Produit par Mathias Röderer (guitariste d’Atrocity et de Leaves’ Eyes) et Falk Gruber (producteur allemand ayant notamment collaboré avec des groupes comme Atrocity, Cemetery, Dawn Of Winter, Nyctophobic...), Cross The Styx bénéficie encore aujourd’hui d’une production particulièrement solide en dépit de quelques stigmates trahissant quelque peu son âge relativement avancé (je pense notamment à cette batterie un brin maigrelette). À titre personnel, je reste sous le charme de ce son de guitare sec et abrasif qui participe grandement à la nervosité de l’ensemble.
Comme tous ces albums de seconde division fondamentalement indispensables mais parus souvent trop tard (entre autres petits désagréments) pour espérer pouvoir faire la différence, Cross The Styx ne constitue en aucun cas une révolution dans le milieu du Death Metal. Il n’en reste pas moins un disque essentiel qui encore aujourd’hui n’a pas à rougir face à la concurrence. Un disque à la fibre américaine plutôt qu’européenne puisqu’il laisse poindre en effet l’influence majeure de groupes tels que Deicide ou bien encore Malevolent Creation. C’est donc dans le registre d’un Death Metal aux très forts relents Thrash qu’évolue Sinister pendant ces trente-neuf minutes où se mêlent à la perfection agressivité, groove et intensité. Une mélange savamment orchestré qui voit ainsi se succéder, bien souvent au sein d’une même composition, coups de boutoirs à la fois redoutables et implacables ("Perennial Mourning" à 0:04, "Sacramental Carnage" à 1:15, "Doomed" à 2:22, "Spiritual Immolation" à 1:33, "Cross The Styx" à 2:21 et j’en passe), accélérations thrashisantes un poil plus "tranquilles" mais certainement pas moins convaincantes ("Perennial Mourning" à 0:48, "Sacramental Carnage" à 0:55, "Cross The Styx" à 2:32, "Perpetual Damnation" à 1:53...) et enfin séquences chaloupées ayant pour elles ce groove particulièrement délectable qui participe à faire de Cross The Styx un album ô combien efficace et fédérateur (les premières mesures de "Cross The Styx", "Compulsory Resignation" à 2:43, "Corridors To The Abyss" à 1:35, "Putrefying Remains" à 2:02, "Epoch Of Denial" à 0:59...).
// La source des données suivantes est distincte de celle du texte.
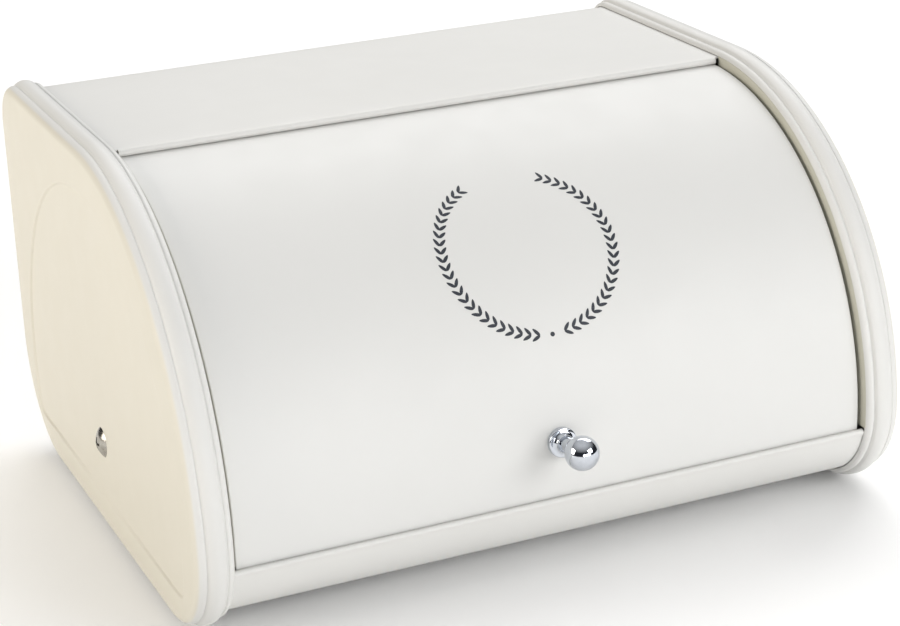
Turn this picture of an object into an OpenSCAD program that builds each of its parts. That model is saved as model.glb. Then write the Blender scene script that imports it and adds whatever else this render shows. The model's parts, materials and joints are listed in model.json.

Mais cette variété dynamique ne serait rien ou presque sans les riffs hyper efficaces et particulièrement nerveux d’André Tolhuisen et Ron Van De Polder. Les deux hommes, sans briller par leur technique ou bien leur originalité, parviennent à convaincre sans aucune difficulté grâce à un jeu taillé pour ce genre d’exercice. De "Perennial Mourning" à "Sacramental Carnage" en passant par "Doomed", "Compulsory Resignation" ou "Corridors To The Abyss", difficile de ne pas succomber aux charmes de ces riffs rugueux, ciselés et vifs. On appréciera également de voir le duo s’adonner à quelques solos forts sympathiques histoire d’apporter un soupçon de mélodie tout en entretenant le caractère résolument intense de ce premier album ("Sacramental Carnage" à 2:38, "Doomed" à 4:00, "Compulsory Resignation" à 3:21 ou bien encore sur les dernières secondes de "Corridors To The Abyss" et "Putrefying Remains"...). Bref, un travail qui trente et un ans plus tard peut sembler anodin et peut-être un brin désuet face à ces groupes modernes qui ont fait de la technique un leitmotiv mais le fait est que Cross The Styx a su pourtant conserver toute sa saveur et sa pertinence.
Comme beaucoup d’autres premiers albums tout aussi solides parus au début des années 90, Cross The Styx n’avait aucune chance de pouvoir supplanter la concurrence qui, on l‘a déjà dit, avait déjà à l’époque pignon sur rue. De fait, il n’y a rien de surprenant à ce que Sinister ne soit pas le premier groupe auquel on pense lorsque l’on évoque l’essor de la scène Death Metal en Europe et même aux Pays-Bas. Pour autant, la formation n’a jamais démérité et prouve avec ce premier album (et les deux qui suivront) qu’elle est de celles sur qui il fallait pourtant compter. En effet, difficile de ne pas succomber aux atouts de ce Cross The Styx qui offre agressivité, groove et intensité dans un mélange à la fois équilibré mais avant tout hyper efficace. Bref, il était temps que l’on chante les louanges de ce premier album, c’est aujourd’hui chose faite. Du coup, si vous n’avez jamais posé vos oreilles sur celui-ci, vous savez maintenant ce qu’il vous reste à faire.